Traditional percussion ensembles play primarily classical percussion works. These works generally are for anywhere from two to twenty players. They may follow well-known classical forms, having multiple movements.
Contemporary percussion ensembles expand on the work of traditional percussion ensembles. These ensembles push the boundaries, experimenting with different sounds and rhythmic combinations. They are more likely to use non-traditional instruments.
World percussion ensembles concentrate on preserving authentic percussion sounds from many different countries. For example, they may play pieces that feature instruments common to South America like the claves or the metallophones common to the Indonesian region. These groups want to promote percussion music as its own art, but they also are strong advocates for unity and cultural appreciation.
Marching percussion ensembles usually are used in parades and formal ceremonies. They feature instruments such as the snare, toms, bass drums and xylophones.

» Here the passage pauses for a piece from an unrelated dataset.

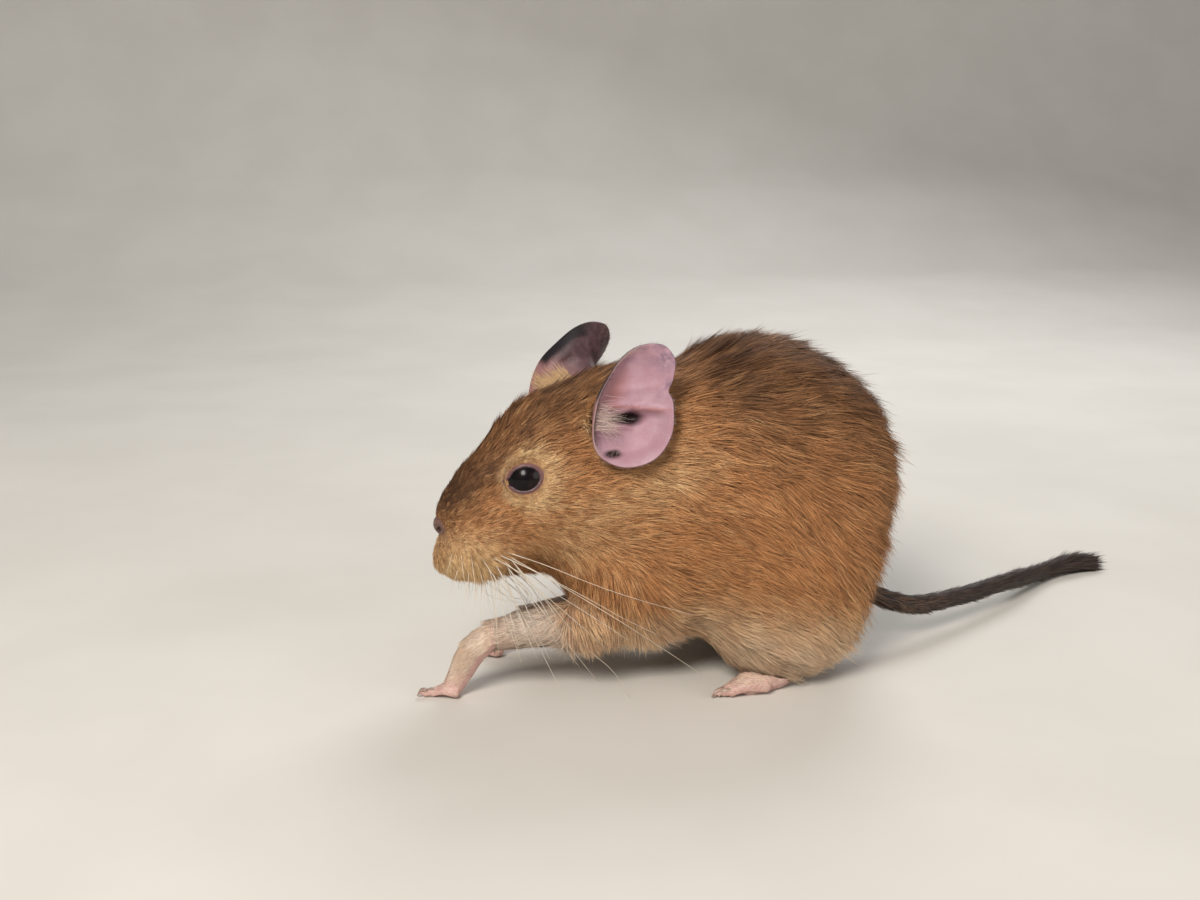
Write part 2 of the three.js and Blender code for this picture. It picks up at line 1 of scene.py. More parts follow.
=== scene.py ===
# A degu at life size, as a still model: its skin, coat, eyes, ears, feet, tail and whiskers.
# Places are in millimetres in the animal's own frame, and a mesh is made in metres in the CAD frame.
import math

import bmesh
import bpy
import numpy as np
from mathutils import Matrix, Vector
from mathutils.bvhtree import BVHTree
from mathutils.kdtree import KDTree


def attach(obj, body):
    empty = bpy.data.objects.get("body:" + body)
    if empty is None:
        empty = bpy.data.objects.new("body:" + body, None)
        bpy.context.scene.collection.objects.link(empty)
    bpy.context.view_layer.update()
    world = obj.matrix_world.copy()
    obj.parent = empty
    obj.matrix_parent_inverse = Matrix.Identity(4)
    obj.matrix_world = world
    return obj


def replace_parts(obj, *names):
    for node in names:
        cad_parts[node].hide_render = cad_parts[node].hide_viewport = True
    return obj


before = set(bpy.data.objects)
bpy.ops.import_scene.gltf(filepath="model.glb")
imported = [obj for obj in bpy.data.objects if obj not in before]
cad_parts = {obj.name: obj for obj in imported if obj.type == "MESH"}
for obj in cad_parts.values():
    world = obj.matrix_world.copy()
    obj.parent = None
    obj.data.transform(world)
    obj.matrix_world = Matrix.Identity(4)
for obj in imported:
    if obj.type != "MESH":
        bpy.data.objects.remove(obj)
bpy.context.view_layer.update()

# View
# The camera stands a third of a metre off the animal's left side, a little above it, looking down.
# Its place and lens are those of the photograph.
MM = 0.001
ORIGIN = np.array([30.4, 10.9, 0.0])
CAMERA_AT = np.array([-85.5, -339.3, 133.9])
CAMERA_PITCH = 12.9
CAMERA_YAW = 10.0

scene = bpy.context.scene
camera = bpy.data.objects.new("camera", bpy.data.cameras.new("camera"))
camera.data.lens = 43.83
camera.data.sensor_width = 36
camera.location = (CAMERA_AT - ORIGIN) * MM
camera.rotation_euler = (math.radians(90 - CAMERA_PITCH), 0, math.radians(-CAMERA_YAW))
camera.data.clip_start = 0.01
scene.collection.objects.link(camera)
scene.camera = camera
scene.view_settings.view_transform = "Standard"

# Skin
# The skin under the coat, in one piece over the head, neck, trunk, thighs and forelegs.
# The CAD nodes of the flesh and the eyes are fused and smoothed, and drawn in by the depth of the coat.
HEAD_AT = np.array([-25.0, -2.0, 59.0])
HEAD_YAW = 9
HEAD_PITCH = 30
EYE_AT = np.array([-22.3, 9.1, 5.5])
EYE_OUT = np.array([-0.25, 0.92, 0.3])
EYE_LONG = np.array([-0.92, -0.27, 0.28])
EYE_RADIUS = 5.2
LID_HALF = (3.35, 2.65)
EAR_AT = {"left": [3.4, 17.6, 6.9], "right": [1.6, 17.2, 9.0]}
EAR_OUT = {"left": [-0.2, 0.92, 0.3], "right": [-0.16, 0.92, 0.41]}
EAR_RAISE = {"left": 34, "right": 22}
ARMS = {
    "left": [
        [-17, -12, 22, 8.5], [-29, -15, 18, 7.3], [-42, -15.2, 16.4, 5.3], [-54.5, -14.5, 14.6, 4.1]
    ],
    "right": [[-15, 12, 17, 7], [-24, 14, 12, 6], [-33, 13.5, 9.8, 4.8], [-43, 12.5, 8.8, 3.9]],
}
SIGNS = {"left": -1, "right": 1}
FLESH = ["torso", "neck", "head", "thigh_left", "thigh_right", "foreleg_left", "foreleg_right"]
COAT_DEPTH = 0.29
SKIN_GRID, SKIN_SWELL = 0.62, 0.22


def unit(vectors):
    vectors = np.asarray(vectors, float)
    return vectors / np.maximum(np.linalg.norm(vectors, axis=-1, keepdims=True), 1e-9)


def dot(a, b):
    return (a * b).sum(-1, keepdims=True)


def laid(ways, normals):
    """The ways turned to lie in the surface"""
    return unit(ways - normals * dot(ways, normals))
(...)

Although these groups are more limited in terms of the instruments they can use due to the fact everything played must be carried, they often produce elaborate showmanship, producing complex choreographed movements and sequences.
The dynamic range of a percussion ensemble varies considerably based on the writing of the composer and number of performers in the group. A large marching corp, for example, which may boast as many as 200 members and rarely perform indoors because it may produce a volume so intense that members of the group have to wear earplugs to protect their hearing as they play. Smaller groups have an easier time getting down to a true piano, or soft dynamic, but they lack the numbers to match the volume of the large ensembles. The sound in smaller groups, however, still can be loud enough for players to take precautions for their hearing and the hearing of their audience.
Percussion ensembles have been used for thousands of years in some form. The earliest ensembles were designed to communicate messages from village to village, often in times of celebration or war. These groups did not necessarily have formal sequences, but certain drums often communicated specific concepts such as the need for aid or the fact a wedding was happening. Often percussionists in these groups played in tandem with aerophone players who played early types of horns.
Even though percussion ensembles have been used for communication in some form since ancient times, in formal music, percussionists played a fairly minimal role until around the 19th century. It was not until this point that composers were able to experiment more freely with sound and form and began to leave tonality behind. The abandonment of tonality meant that percussionists no longer had to remain in the background of ensembles and could be featured as virtuosos in their own right.